**Instructions to follow:**
Take every line from the listing below that contains "bodies".

**Data block:**
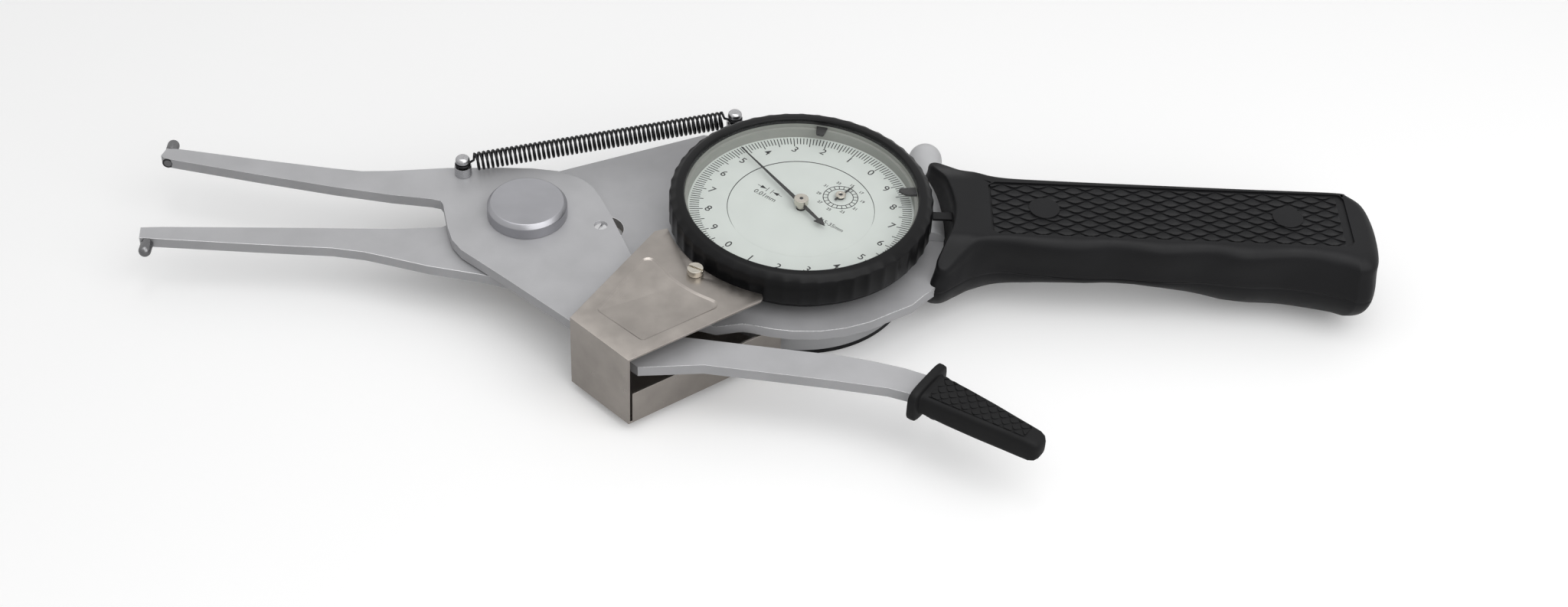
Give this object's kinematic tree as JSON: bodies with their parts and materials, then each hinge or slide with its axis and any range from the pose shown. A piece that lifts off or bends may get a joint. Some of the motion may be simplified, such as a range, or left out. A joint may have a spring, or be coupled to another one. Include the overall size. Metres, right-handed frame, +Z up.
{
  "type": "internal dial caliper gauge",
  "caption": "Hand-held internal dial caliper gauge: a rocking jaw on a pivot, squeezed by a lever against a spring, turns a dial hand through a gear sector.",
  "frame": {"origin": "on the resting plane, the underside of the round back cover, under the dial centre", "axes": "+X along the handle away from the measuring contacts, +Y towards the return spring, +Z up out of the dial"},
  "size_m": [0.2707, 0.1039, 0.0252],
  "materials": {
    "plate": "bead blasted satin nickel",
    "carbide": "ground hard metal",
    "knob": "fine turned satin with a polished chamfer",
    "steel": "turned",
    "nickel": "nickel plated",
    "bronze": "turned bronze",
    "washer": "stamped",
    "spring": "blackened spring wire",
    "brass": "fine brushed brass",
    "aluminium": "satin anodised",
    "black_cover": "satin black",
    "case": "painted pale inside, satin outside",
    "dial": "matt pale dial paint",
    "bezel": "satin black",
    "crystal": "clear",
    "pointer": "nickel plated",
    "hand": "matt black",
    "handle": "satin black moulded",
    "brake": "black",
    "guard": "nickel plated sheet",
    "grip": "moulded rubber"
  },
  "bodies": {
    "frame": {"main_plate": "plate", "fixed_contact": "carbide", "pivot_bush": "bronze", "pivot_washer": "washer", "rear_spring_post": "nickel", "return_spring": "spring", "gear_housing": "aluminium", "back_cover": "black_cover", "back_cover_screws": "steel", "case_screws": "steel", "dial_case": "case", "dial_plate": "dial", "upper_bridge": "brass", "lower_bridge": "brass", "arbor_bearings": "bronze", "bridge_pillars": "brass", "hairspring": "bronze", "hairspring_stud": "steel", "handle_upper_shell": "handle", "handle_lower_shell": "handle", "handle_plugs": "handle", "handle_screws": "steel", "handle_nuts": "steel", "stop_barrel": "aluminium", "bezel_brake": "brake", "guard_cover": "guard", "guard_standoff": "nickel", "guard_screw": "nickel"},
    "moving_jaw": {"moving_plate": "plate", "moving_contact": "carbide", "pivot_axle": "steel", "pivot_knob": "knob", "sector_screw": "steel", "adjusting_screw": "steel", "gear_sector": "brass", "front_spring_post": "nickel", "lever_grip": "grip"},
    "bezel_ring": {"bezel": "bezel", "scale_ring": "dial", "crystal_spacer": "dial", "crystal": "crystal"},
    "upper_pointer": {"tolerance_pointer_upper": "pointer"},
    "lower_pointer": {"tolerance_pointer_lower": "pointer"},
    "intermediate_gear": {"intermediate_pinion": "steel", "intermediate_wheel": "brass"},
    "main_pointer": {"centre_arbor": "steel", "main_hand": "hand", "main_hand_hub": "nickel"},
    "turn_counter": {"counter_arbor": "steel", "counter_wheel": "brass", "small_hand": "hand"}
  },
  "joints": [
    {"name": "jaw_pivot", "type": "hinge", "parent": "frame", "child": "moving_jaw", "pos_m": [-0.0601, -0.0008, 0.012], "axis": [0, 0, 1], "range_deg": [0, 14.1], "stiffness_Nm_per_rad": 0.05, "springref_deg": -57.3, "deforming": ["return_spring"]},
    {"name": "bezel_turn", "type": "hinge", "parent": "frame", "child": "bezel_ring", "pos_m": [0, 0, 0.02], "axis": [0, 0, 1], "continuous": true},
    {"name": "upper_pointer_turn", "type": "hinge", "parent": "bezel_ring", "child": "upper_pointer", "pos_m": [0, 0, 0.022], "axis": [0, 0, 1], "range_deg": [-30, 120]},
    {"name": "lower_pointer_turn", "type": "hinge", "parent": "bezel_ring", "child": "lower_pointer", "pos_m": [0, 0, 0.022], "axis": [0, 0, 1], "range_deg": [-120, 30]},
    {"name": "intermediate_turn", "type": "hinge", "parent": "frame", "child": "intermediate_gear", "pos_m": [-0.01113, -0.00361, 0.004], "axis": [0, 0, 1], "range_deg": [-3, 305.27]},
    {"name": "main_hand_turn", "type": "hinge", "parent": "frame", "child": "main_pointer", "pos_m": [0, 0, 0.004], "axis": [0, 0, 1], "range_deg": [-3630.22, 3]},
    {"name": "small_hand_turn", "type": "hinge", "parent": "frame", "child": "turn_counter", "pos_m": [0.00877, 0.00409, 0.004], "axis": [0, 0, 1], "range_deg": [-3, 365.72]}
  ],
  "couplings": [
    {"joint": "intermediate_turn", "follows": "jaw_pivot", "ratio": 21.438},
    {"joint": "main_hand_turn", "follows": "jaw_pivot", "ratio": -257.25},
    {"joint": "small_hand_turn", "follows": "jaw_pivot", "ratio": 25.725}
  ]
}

**Expected output:**
Give this object's kinematic tree as JSON: bodies with their parts and materials, then each hinge or slide with its axis and any range from the pose shown. A piece that lifts off or bends may get a joint. Some of the motion may be simplified, such as a range, or left out. A joint may have a spring, or be coupled to another one. Include the overall size. Metres, right-handed frame, +Z up.
  "bodies": {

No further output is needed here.